The naive and surprisingly viable approach: you give the model the affected piece of code, the description of the problem from the static analysis and, if available, the explanatory text on why it is a problem and what typical fixes look like. The model then delivers the corrected code.

This works across a broad spectrum of problem classes. It ranges from added comments and the removal of unused imports to more complex refactorings.

Longer methods in particular show how effective this is. A model suggests extracting two meaningfully named methods and the result is consistent in itself. This is no small feat, because even manually deciding where to cut a method requires a lot of thought.

The hit rate is two thirds, the rest is noise

A systematic benchmark shows that in around two thirds of cases, the AI-supported correction works really well. The remaining third is noise.

For the evaluation, around 100 breaches were taken from a larger project and run through with various models. The models change every month, so it was necessary to compare several models. The evaluation itself was manual work: each of the 100 cases per model was checked manually to see whether the solution made sense, whether the code remained valid and whether it continued to do what it did before.

The good third picture in detail: the useful suggestions can be adopted directly or reused with minor adjustments, such as renaming. This saves a lot of work.

The bad third is trickier. This results in unusable code, sometimes even code that is not even valid. The effort involved in checking such a proposal and checking for subtle errors is often just as high or higher than cleaning up the site yourself.
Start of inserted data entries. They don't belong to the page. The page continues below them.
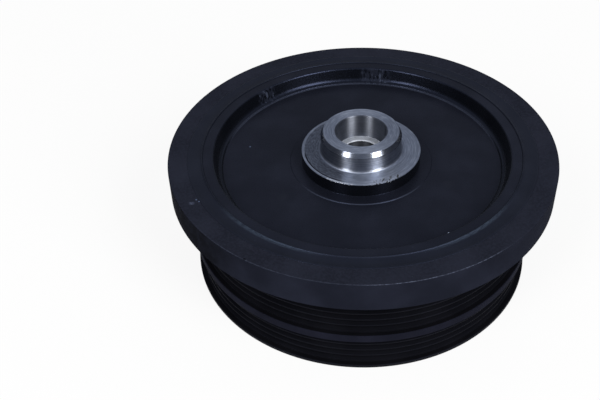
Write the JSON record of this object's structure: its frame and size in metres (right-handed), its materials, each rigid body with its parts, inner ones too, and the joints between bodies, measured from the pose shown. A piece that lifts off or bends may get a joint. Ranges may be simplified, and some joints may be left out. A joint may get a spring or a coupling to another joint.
{
  "type": "harmonic balancer",
  "caption": "Crankshaft vibration damper and belt pulley: a cast hub with a ribbed belt barrel, an inertia ring held on by rubber, and a bored nose for the crank.",
  "frame": {"origin": "on the axis, at the open front end of the belt barrel, which the part stands on", "axes": "+Z along the axis, from the open front end towards the nose that faces the crank"},
  "size_m": [0.18, 0.18, 0.0702],
  "materials": {
    "hub_casting": "black paint over turned and cast iron, with the nose, its bores and the boss face left bare and bright",
    "damper_rubber": "black moulded rubber, painted over with the metal beside it",
    "ring_casting": "satin black paint over cast iron, with a fine grain and small chips on the outer edge"
  },
  "bodies": {
    "root": {"pulley_hub": "hub_casting", "rubber_ring": "damper_rubber", "inertia_ring": "ring_casting"}
  },
  "joints": []
}
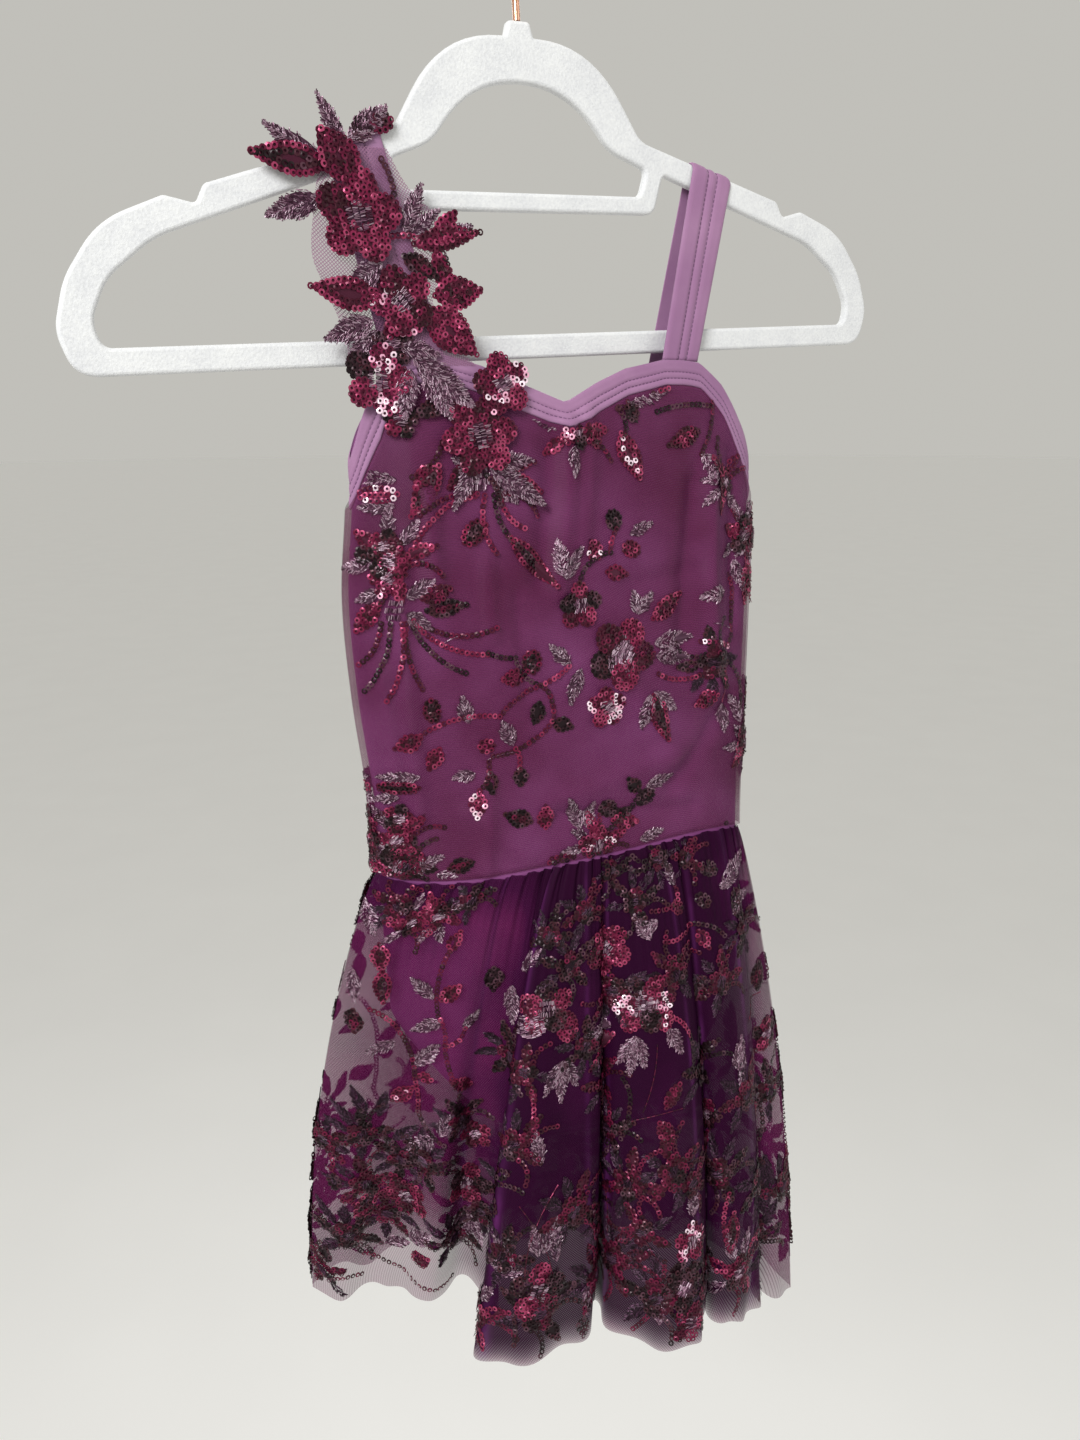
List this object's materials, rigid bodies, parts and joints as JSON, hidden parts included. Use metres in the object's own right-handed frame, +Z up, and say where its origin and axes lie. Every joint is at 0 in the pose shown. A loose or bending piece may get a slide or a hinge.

Models want to please instead of admitting that they don’t know what to do

A central problem: language models are strongly trained to present a solution, even if they are clearly not familiar with the problem. Even if the prompt is formulated openly and explicitly allows you to reject it with an “I don’t know”, this hardly ever happens.

Across all experiments, there were only two cases in which a model admitted that it did not know the solution. Instead, the models try to produce a solution by force.

It is precisely this behavior that causes more problems than honestly giving up. If the model said “I don’t know”, you would immediately know that you are doing the job by hand without giving it much thought.

The models are very strongly trained to present a solution, even if you have the impression that they can’t do it at all. They want to please.

  • Benjamin Hummel

Mainstream languages work, exotics and closed source break in

The quality of the suggestions depends directly on the amount of training data for the respective language. Mainstream languages such as Java or JavaScript work well because they are abundantly represented in the training data.

The picture is different for niches. For areas such as ABAP-related SAP development, there is significantly less open source training data than for Python, for example. Poorer results are to be expected there. This is consistent with the behavior of code generators in general: they produce noticeably weaker results for exotic languages.

The effect is even more pronounced for in-house, non-public code. In an ongoing thesis on security analysis with language models, two data sets were compared: a common benchmark and our own code, which was guaranteed not to be included in training data. The results were significantly worse on the in-house code.

This gap is practically relevant. A large proportion of company software is developed in closed source and therefore does not appear in training data. It is precisely where the processes should run in everyday life that they are weakest.

AI interpreters often only package the results of classic tools

Many tools that promise automatic code reviews on platforms such as GitHub have a classic open-source linter running in the background. The findings are then reformulated linguistically by a language model.

This creates the impression that the AI is performing the actual analysis. In fact, it mainly packages the linter’s findings. “AI” on the packaging has now become a sales argument.

The general quality of real AI findings remains mixed. Problems are reported that are not problems, and many real problems remain undetected. However, AI shares the lack of completeness with any static analysis; none of them is complete.

Fix findings where you are working on the code anyway

AI is not the obvious answer for old, established systems. The tried and tested strategy remains: Fix problems exactly where work is being done anyway.

If, for example, you touch a module for calculating taxes because of a change in the law, it makes sense to clean up the findings in precisely this module. Cleaning up parts that nobody touches is hardly worthwhile. An exception to this are high-risk topics such as SQL injection risks, which are targeted. With this step-by-step method, you will gradually end up with a better system.

The probability of errors speaks against proactive, large-scale clean-up with AI. Even if 99.9 percent of fixes are correct, you will still introduce 100 new errors when cleaning up 100,000 findings. Nobody wants that.

For the worst areas, i.e. highly nested modules that are architecturally almost impossible to keep track of, AI is currently of no help. The only option here is to take the serious decision to rebuild such parts and validate them with testers.

Generated code is not new, but AI takes away its trust

AI-generated code raises an old question with new urgency: How much readability is needed in code that no human looks into anymore? Code from generators has been around for a long time, such as parsers from grammars or application code from domain-specific languages. Such generated code is subject to different readability requirements because the original model is adapted and regenerated when changes are made.

The decisive difference to AI lies in trust. Classic generators and compilers are deterministic: same input, same result. They are developed and tested over a long period of time, which is why hardly anyone looks for the error in the compiler first. Language models, on the other hand, hallucinate, make mistakes and deliver different outputs due to their probabilistic factor.

This results in a concrete risk. If the AI builds a system that you as a human can no longer understand, and you leave every change back to the AI, you are left without a handle at the point where things can no longer continue. This is exactly where testers become more important, because the question of whether the system is still doing the right thing remains unanswered.